> **What this task involves**: Reproduce exactly the lines from the one containing "What build123d script" down to the one containing "# The origin", including both of those lines, and nothing else.

> **Source data**:
++++++++++

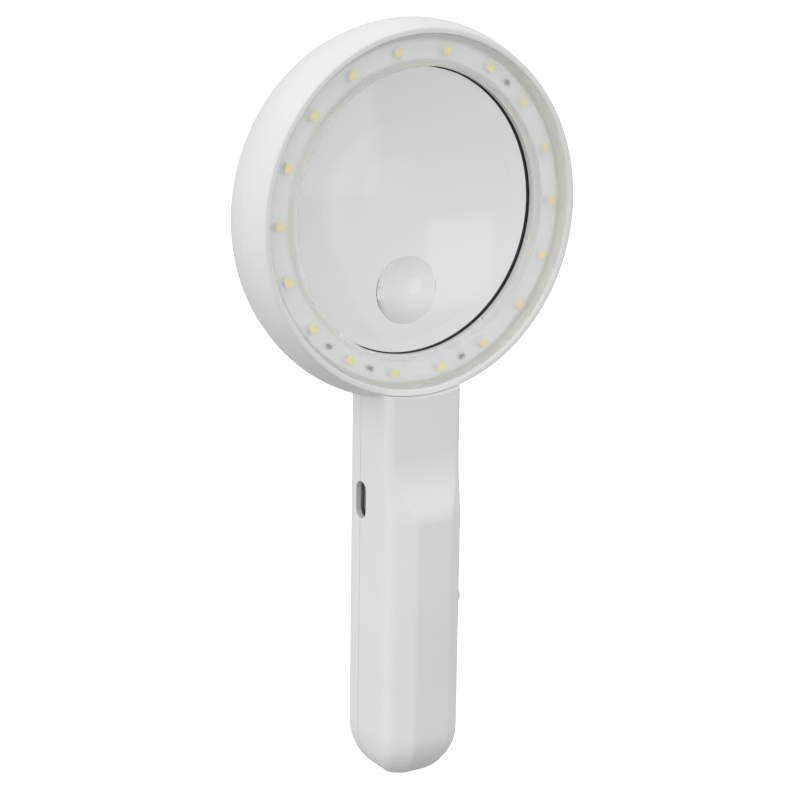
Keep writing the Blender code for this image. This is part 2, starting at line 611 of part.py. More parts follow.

++++++++++

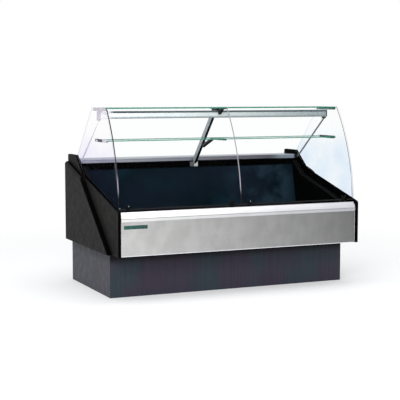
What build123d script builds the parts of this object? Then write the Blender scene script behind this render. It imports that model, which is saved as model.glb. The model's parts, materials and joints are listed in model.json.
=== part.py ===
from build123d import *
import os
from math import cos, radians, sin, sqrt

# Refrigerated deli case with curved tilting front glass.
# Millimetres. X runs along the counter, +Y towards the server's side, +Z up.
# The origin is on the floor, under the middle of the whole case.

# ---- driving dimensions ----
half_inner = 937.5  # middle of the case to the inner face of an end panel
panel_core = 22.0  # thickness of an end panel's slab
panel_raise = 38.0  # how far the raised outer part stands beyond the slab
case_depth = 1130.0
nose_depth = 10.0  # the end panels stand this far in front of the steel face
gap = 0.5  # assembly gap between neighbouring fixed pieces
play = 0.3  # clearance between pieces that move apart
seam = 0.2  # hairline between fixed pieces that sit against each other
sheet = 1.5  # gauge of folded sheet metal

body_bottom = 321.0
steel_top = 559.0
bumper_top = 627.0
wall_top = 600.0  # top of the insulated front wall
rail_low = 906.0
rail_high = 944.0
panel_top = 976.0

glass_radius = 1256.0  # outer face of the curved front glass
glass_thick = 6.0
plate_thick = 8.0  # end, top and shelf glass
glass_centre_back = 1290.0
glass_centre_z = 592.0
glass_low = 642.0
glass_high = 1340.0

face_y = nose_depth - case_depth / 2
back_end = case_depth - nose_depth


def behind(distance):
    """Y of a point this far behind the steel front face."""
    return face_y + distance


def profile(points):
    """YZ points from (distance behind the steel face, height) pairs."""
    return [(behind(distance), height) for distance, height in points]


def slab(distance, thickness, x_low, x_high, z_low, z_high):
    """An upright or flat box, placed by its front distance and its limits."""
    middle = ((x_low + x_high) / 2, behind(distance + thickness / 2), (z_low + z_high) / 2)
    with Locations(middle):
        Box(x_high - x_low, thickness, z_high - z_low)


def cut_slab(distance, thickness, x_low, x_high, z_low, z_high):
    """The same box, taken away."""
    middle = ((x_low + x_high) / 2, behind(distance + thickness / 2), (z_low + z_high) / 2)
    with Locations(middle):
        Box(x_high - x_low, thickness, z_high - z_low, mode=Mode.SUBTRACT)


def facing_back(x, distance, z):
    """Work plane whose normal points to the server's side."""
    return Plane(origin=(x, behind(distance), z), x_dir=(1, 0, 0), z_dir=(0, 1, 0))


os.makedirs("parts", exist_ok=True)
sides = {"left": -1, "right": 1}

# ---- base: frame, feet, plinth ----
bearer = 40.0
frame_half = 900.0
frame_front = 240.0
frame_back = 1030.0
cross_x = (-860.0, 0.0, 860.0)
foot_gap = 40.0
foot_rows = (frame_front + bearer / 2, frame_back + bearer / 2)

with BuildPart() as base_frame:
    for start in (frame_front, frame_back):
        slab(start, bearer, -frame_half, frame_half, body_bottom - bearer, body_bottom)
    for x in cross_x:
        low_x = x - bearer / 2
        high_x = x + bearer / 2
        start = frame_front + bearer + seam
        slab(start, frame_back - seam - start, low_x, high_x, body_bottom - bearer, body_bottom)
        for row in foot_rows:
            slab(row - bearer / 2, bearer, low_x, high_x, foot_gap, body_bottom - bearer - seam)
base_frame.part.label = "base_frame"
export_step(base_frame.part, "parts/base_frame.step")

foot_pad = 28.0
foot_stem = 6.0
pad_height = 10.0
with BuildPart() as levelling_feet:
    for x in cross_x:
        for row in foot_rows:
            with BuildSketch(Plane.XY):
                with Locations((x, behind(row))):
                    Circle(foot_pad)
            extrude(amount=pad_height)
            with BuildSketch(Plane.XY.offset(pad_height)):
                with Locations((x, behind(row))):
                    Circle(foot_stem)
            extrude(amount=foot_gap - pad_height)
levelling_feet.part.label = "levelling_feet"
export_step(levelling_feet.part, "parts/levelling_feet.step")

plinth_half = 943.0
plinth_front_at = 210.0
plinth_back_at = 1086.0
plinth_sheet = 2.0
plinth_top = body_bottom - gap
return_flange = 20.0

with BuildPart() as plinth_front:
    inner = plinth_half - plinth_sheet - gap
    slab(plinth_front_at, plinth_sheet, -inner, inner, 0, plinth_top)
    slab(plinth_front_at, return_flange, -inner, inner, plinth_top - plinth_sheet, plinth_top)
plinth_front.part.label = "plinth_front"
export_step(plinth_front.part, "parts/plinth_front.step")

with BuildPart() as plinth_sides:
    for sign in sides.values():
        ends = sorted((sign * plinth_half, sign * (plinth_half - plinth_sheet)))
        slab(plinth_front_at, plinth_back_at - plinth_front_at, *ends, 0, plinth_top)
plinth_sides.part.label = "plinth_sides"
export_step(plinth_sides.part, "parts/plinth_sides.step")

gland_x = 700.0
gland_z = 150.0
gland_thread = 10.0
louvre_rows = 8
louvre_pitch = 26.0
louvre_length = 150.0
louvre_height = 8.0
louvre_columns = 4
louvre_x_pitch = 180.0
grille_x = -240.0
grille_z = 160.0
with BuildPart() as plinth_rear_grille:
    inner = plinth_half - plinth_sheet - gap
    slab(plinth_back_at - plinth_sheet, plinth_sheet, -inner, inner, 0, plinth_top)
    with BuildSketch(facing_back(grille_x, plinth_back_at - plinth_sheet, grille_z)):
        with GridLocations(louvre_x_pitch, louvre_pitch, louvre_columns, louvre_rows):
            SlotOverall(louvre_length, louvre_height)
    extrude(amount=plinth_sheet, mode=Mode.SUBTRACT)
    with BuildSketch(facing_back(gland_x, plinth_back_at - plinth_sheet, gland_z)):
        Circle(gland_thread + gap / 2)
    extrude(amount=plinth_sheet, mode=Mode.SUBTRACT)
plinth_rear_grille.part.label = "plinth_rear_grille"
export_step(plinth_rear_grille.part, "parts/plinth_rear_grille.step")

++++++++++

> **The solution**:
What build123d script builds the parts of this object? Then write the Blender scene script behind this render. It imports that model, which is saved as model.glb. The model's parts, materials and joints are listed in model.json.
=== part.py ===
from build123d import *
import os
from math import cos, radians, sin, sqrt

# Refrigerated deli case with curved tilting front glass.
# Millimetres. X runs along the counter, +Y towards the server's side, +Z up.
# The origin is on the floor, under the middle of the whole case.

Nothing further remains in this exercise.